Repeat the material exactly, leaving nothing out.
--- start of DATA ENTRIES ---
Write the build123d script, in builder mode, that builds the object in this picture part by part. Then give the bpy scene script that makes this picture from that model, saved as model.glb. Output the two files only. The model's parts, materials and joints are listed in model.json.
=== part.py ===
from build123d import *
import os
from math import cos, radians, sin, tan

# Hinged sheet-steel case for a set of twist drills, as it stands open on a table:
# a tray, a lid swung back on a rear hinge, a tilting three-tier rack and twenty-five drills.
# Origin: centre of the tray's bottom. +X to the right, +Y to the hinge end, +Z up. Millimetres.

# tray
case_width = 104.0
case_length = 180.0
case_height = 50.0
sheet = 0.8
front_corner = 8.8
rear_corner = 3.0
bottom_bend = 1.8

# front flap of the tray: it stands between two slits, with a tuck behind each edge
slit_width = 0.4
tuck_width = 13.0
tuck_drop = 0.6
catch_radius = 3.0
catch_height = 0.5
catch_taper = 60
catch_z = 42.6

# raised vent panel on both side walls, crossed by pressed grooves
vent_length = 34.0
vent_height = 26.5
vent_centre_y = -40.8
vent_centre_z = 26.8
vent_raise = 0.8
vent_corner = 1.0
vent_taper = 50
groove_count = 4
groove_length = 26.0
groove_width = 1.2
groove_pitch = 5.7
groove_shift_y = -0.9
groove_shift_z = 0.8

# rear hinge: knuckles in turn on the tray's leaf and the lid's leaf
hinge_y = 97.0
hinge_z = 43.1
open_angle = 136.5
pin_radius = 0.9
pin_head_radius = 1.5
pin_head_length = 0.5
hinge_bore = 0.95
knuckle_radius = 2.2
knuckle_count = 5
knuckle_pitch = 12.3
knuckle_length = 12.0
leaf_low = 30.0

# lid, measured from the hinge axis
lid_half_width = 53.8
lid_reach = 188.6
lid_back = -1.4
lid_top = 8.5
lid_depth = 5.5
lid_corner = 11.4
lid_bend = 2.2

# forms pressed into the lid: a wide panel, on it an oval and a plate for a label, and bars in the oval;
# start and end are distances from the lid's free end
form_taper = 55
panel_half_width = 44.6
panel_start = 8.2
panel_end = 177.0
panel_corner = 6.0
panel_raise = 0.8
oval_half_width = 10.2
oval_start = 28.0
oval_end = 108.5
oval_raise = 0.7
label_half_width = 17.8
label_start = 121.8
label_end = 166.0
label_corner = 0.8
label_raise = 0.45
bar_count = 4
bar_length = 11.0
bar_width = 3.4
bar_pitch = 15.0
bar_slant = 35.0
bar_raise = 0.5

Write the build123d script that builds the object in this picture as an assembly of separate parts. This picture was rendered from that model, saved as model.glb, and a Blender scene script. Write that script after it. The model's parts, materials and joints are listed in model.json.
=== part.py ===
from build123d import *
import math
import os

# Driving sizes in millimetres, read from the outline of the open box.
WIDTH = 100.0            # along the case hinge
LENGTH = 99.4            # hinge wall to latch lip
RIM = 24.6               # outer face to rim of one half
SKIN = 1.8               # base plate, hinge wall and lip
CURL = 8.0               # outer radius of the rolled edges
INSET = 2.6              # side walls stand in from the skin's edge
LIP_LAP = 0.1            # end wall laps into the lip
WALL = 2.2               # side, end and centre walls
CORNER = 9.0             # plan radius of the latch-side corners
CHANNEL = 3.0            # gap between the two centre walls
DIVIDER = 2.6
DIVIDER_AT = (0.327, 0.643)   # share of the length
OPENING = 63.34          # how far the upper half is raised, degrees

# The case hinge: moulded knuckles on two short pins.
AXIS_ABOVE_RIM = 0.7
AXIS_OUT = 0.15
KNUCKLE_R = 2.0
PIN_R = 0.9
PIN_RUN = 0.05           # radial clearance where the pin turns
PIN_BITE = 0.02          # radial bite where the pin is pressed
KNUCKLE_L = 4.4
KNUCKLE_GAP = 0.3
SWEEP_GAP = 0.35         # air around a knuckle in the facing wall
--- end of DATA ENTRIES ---
**EXERCISE RESULT**
Write the build123d script, in builder mode, that builds the object in this picture part by part. Then give the bpy scene script that makes this picture from that model, saved as model.glb. Output the two files only. The model's parts, materials and joints are listed in model.json.
=== part.py ===
from build123d import *
import os
from math import cos, radians, sin, tan

# Hinged sheet-steel case for a set of twist drills, as it stands open on a table:
# a tray, a lid swung back on a rear hinge, a tilting three-tier rack and twenty-five drills.
# Origin: centre of the tray's bottom. +X to the right, +Y to the hinge end, +Z up. Millimetres.

# tray
case_width = 104.0
case_length = 180.0
case_height = 50.0
sheet = 0.8
front_corner = 8.8
rear_corner = 3.0
bottom_bend = 1.8

# front flap of the tray: it stands between two slits, with a tuck behind each edge
slit_width = 0.4
tuck_width = 13.0
tuck_drop = 0.6
catch_radius = 3.0
catch_height = 0.5
catch_taper = 60
catch_z = 42.6

# raised vent panel on both side walls, crossed by pressed grooves
vent_length = 34.0
vent_height = 26.5
vent_centre_y = -40.8
vent_centre_z = 26.8
vent_raise = 0.8
vent_corner = 1.0
vent_taper = 50
groove_count = 4
groove_length = 26.0
groove_width = 1.2
groove_pitch = 5.7
groove_shift_y = -0.9
groove_shift_z = 0.8

# rear hinge: knuckles in turn on the tray's leaf and the lid's leaf
hinge_y = 97.0
hinge_z = 43.1
open_angle = 136.5
pin_radius = 0.9
pin_head_radius = 1.5
pin_head_length = 0.5
hinge_bore = 0.95
knuckle_radius = 2.2
knuckle_count = 5
knuckle_pitch = 12.3
knuckle_length = 12.0
leaf_low = 30.0

# lid, measured from the hinge axis
lid_half_width = 53.8
lid_reach = 188.6
lid_back = -1.4
lid_top = 8.5
lid_depth = 5.5
lid_corner = 11.4
lid_bend = 2.2

# forms pressed into the lid: a wide panel, on it an oval and a plate for a label, and bars in the oval;
# start and end are distances from the lid's free end
form_taper = 55
panel_half_width = 44.6
panel_start = 8.2
panel_end = 177.0
panel_corner = 6.0
panel_raise = 0.8
oval_half_width = 10.2
oval_start = 28.0
oval_end = 108.5
oval_raise = 0.7
label_half_width = 17.8
label_start = 121.8
label_end = 166.0
label_corner = 0.8
label_raise = 0.45
bar_count = 4
bar_length = 11.0
bar_width = 3.4
bar_pitch = 15.0
bar_slant = 35.0
bar_raise = 0.5

Write the build123d script that builds the object in this picture as an assembly of separate parts. This picture was rendered from that model, saved as model.glb, and a Blender scene script. Write that script after it. The model's parts, materials and joints are listed in model.json.
=== part.py ===
from build123d import *
import math
import os

# Driving sizes in millimetres, read from the outline of the open box.
WIDTH = 100.0            # along the case hinge
LENGTH = 99.4            # hinge wall to latch lip
RIM = 24.6               # outer face to rim of one half
SKIN = 1.8               # base plate, hinge wall and lip
CURL = 8.0               # outer radius of the rolled edges
INSET = 2.6              # side walls stand in from the skin's edge
LIP_LAP = 0.1            # end wall laps into the lip
WALL = 2.2               # side, end and centre walls
CORNER = 9.0             # plan radius of the latch-side corners
CHANNEL = 3.0            # gap between the two centre walls
DIVIDER = 2.6
DIVIDER_AT = (0.327, 0.643)   # share of the length
OPENING = 63.34          # how far the upper half is raised, degrees

# The case hinge: moulded knuckles on two short pins.
AXIS_ABOVE_RIM = 0.7
AXIS_OUT = 0.15
KNUCKLE_R = 2.0
PIN_R = 0.9
PIN_RUN = 0.05           # radial clearance where the pin turns
PIN_BITE = 0.02          # radial bite where the pin is pressed
KNUCKLE_L = 4.4
KNUCKLE_GAP = 0.3
SWEEP_GAP = 0.35         # air around a knuckle in the facing wall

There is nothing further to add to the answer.